(Stated problem): Wherever a line holds the word "object", copy that line out.

-- START --

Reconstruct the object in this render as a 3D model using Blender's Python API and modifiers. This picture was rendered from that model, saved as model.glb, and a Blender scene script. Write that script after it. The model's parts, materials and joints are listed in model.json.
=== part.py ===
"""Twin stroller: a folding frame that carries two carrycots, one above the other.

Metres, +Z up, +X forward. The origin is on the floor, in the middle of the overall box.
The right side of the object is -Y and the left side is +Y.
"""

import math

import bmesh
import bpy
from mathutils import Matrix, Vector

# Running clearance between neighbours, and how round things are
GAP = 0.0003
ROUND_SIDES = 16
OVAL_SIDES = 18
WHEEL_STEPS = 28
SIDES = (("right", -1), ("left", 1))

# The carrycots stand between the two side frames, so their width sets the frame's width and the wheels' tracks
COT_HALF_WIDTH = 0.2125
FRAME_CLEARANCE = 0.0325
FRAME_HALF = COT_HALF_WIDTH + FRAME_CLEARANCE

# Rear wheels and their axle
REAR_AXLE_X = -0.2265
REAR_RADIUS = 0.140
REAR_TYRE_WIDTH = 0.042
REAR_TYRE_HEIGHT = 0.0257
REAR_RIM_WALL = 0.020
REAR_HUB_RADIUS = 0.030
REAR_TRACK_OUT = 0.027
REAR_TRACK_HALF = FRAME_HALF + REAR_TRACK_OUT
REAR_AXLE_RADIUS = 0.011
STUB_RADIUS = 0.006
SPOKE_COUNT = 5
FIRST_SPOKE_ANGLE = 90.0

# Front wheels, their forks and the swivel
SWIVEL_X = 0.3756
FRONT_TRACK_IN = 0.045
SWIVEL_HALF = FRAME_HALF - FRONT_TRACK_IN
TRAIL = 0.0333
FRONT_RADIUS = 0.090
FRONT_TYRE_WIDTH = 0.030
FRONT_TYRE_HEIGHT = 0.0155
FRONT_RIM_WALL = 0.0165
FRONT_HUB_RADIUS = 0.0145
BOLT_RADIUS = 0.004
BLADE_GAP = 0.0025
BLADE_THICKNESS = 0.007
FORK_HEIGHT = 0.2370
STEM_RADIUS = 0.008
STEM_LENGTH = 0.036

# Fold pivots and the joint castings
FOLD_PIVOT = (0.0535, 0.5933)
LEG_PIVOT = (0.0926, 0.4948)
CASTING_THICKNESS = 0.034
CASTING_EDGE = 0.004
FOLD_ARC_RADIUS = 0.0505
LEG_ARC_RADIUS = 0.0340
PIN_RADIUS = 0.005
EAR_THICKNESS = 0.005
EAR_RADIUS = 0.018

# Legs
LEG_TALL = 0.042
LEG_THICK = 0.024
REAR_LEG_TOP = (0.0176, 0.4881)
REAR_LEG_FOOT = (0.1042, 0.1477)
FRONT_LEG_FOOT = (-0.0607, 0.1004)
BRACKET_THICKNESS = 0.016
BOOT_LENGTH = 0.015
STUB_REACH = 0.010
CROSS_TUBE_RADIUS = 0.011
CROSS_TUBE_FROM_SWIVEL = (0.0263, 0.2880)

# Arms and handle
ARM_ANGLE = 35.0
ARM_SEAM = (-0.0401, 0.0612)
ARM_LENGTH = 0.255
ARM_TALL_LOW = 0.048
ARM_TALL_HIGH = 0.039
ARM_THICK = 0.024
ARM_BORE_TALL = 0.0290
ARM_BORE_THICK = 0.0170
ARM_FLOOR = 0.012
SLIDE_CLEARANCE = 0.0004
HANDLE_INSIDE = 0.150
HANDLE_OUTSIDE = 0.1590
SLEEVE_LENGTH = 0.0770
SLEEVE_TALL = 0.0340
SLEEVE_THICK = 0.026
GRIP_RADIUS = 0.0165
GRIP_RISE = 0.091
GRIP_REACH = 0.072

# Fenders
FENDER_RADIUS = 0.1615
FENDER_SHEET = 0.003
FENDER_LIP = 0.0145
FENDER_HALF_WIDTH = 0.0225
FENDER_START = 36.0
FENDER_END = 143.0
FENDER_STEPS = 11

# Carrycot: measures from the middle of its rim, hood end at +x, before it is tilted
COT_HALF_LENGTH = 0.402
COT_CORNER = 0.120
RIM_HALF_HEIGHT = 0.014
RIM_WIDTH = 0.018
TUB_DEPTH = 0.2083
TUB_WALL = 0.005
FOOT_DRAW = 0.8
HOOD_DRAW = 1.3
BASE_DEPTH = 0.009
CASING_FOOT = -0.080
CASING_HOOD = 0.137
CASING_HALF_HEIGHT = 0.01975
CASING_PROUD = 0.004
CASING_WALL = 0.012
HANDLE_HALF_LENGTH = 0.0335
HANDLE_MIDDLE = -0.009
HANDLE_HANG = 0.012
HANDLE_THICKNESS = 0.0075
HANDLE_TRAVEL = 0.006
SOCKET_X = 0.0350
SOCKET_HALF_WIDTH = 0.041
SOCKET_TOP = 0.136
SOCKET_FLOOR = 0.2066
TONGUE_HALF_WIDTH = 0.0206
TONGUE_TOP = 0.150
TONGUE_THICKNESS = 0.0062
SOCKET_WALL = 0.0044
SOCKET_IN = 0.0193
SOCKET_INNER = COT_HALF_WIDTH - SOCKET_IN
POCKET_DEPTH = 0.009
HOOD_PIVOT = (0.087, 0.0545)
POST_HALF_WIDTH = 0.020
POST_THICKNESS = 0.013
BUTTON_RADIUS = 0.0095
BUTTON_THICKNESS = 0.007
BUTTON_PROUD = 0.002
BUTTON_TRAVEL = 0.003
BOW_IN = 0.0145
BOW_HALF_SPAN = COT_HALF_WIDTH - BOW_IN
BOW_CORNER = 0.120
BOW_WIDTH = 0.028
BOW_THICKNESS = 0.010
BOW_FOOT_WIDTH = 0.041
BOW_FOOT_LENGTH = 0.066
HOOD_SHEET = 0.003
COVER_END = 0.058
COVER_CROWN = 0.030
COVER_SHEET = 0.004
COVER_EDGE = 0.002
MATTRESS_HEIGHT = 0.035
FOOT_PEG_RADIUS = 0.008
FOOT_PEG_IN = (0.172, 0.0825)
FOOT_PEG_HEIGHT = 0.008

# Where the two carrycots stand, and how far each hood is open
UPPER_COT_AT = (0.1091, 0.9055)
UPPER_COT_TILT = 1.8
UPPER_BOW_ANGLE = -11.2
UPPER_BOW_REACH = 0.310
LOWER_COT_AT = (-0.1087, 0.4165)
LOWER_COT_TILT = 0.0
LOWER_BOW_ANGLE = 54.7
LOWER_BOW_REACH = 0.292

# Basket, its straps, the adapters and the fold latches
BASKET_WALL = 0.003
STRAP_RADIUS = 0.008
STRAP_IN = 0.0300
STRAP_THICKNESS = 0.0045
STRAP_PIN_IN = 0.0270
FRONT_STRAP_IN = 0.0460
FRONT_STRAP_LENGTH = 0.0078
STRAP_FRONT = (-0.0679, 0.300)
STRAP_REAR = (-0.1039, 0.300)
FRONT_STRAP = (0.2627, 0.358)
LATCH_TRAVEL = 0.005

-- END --

(Task response):
Reconstruct the object in this render as a 3D model using Blender's Python API and modifiers. This picture was rendered from that model, saved as model.glb, and a Blender scene script. Write that script after it. The model's parts, materials and joints are listed in model.json.
The right side of the object is -Y and the left side is +Y.